So today I see a fish rising in some riffles at the top of the pool I am fishing. I set up to cast, send the Adams #16 dry above where I saw the rise, he comes up to take the fly, I set the hook and fish on! Turns out to be a 14" rainbow that put up a good fight. Unfortunately when he went to take the fly I don't know whether he changed his mind or how I set the hook but he got hooked right behind his left gill. I was on his left side facing upstream. I released him without incident and he swam away freely. Was that considered a foul hook fish?

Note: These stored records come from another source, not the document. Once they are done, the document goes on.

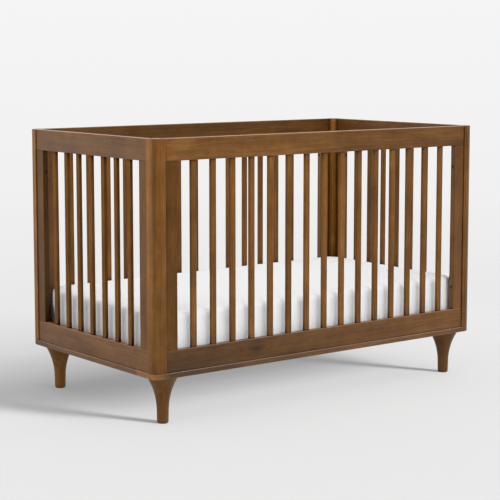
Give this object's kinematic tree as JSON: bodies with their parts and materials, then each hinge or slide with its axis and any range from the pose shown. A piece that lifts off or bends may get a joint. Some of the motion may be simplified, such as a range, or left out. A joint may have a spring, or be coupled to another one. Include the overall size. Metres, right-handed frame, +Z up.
{
  "type": "baby crib",
  "caption": "Mid-century baby crib in walnut-stained wood with rounded corner posts, slatted sides, turned flared legs, a height-adjustable steel mattress support and a white mattress.",
  "frame": {"origin": "on the floor, at the centre of the crib's outline", "axes": "+X along the crib's length to its right end, +Y from its front to its back, +Z up"},
  "size_m": [1.365, 0.755, 0.889],
  "materials": {
    "walnut_wood": "satin walnut-brown stain and lacquer over fine, straight-grained wood",
    "black_steel": "satin black powder coat",
    "zinc_steel": "zinc-plated hardware",
    "nylon": "dull brown-grey moulded glide",
    "mattress_cotton": "white woven cotton cover, softly rounded edges"
  },
  "bodies": {
    "crib_frame": {"post_front_left": "walnut_wood", "post_front_right": "walnut_wood", "post_back_left": "walnut_wood", "post_back_right": "walnut_wood", "front_top_rail": "walnut_wood", "front_bottom_rail": "walnut_wood", "front_stile_left": "walnut_wood", "front_stile_right": "walnut_wood", "front_slats": "walnut_wood", "back_top_rail": "walnut_wood", "back_bottom_rail": "walnut_wood", "back_stile_left": "walnut_wood", "back_stile_right": "walnut_wood", "back_slats": "walnut_wood", "left_top_rail": "walnut_wood", "left_bottom_rail": "walnut_wood", "left_stile_front": "walnut_wood", "left_stile_back": "walnut_wood", "left_slats": "walnut_wood", "right_top_rail": "walnut_wood", "right_bottom_rail": "walnut_wood", "right_stile_front": "walnut_wood", "right_stile_back": "walnut_wood", "right_slats": "walnut_wood", "base_block_front_left": "walnut_wood", "base_block_front_right": "walnut_wood", "base_block_back_left": "walnut_wood", "base_block_back_right": "walnut_wood", "base_rail_front": "walnut_wood", "base_rail_back": "walnut_wood", "base_rail_left": "walnut_wood", "base_rail_right": "walnut_wood", "leg_front_left": "walnut_wood", "leg_front_right": "walnut_wood", "leg_back_left": "walnut_wood", "leg_back_right": "walnut_wood", "leg_glides": "nylon", "leg_hanger_bolts": "zinc_steel", "leg_inserts": "zinc_steel", "panel_bolts": "black_steel", "post_inserts": "zinc_steel", "base_screws": "zinc_steel", "height_inserts": "zinc_steel", "height_pins": "black_steel"},
    "mattress_support": {"support_rail_front": "black_steel", "support_rail_back": "black_steel", "support_rail_left": "black_steel", "support_rail_right": "black_steel", "support_cross_bars": "black_steel", "deck_long_wires": "black_steel", "deck_cross_wires": "black_steel", "arm_front_left": "black_steel", "arm_front_right": "black_steel", "arm_back_left": "black_steel", "arm_back_right": "black_steel", "arm_rivets": "zinc_steel"},
    "mattress": {"mattress": "mattress_cotton"}
  },
  "joints": [
    {"name": "mattress_height", "type": "slide", "parent": "crib_frame", "child": "mattress_support", "axis": [0, 0, 1], "range_m": [0, 0.228]},
    {"name": "mattress_lift", "type": "slide", "parent": "mattress_support", "child": "mattress", "axis": [0, 0, 1], "range_m": [0, 0.7]}
  ]
}
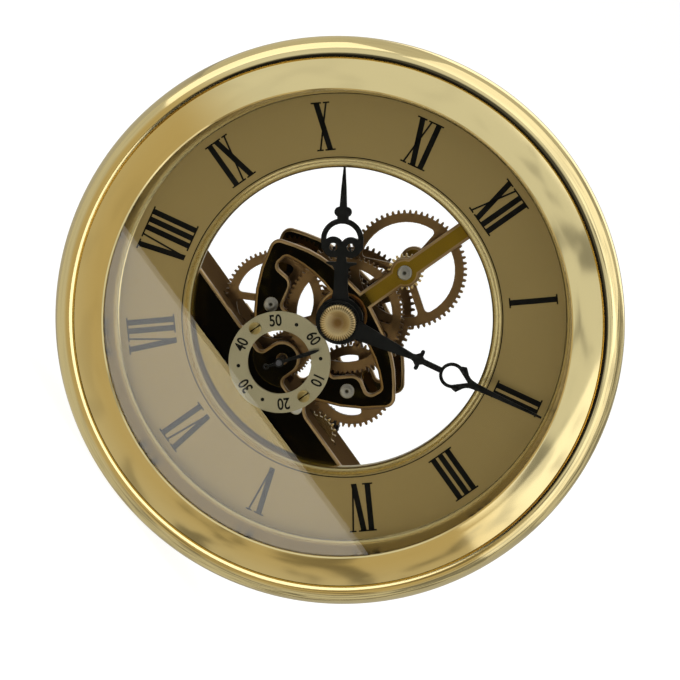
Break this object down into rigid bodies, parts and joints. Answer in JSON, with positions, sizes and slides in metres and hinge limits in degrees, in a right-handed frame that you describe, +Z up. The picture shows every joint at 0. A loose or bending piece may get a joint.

"I fish because I love to; because I love the environs where trout are found; because trout do not lie or cheat and cannot be bought or bribed or impressed by power, but respond only to quietude and humility and endless patience...because only in the woods can I find solitude without lonliness..." Robert Traver 1964 (Judge John Voelker)
Well sorta but these things happen. Had you not reacted with a strike on your end the fish may not have been hooked at all. Between years of experience and the use of light tippets I became a guy who seldom jumped my rod tip when a fish showed on my fly. Almost all the fish I have caught for many years on dry flies have hooked themselves. Those who did not I always figured were lucky,
PS. As far as whether you did anything wrong, no you didn't. Some people deliberately snag fish but I've never seen a fellow using dry flies snag a fish on purpose.
What is "foul hooked?" I tend to believe it's when the angler believes the fish is foul hooked...allow me to give you some examples from my experiences and you decide:
1. I've hooked LM bass on top of the head, on the gill cover, top of the nose, and under the jaw.
2. I've hooked bluegills in the eye, as well as under the chin.
3. I've hooked salmon in the mouth, as well as on the back, the sides, and on the tail (but not on the tail fin).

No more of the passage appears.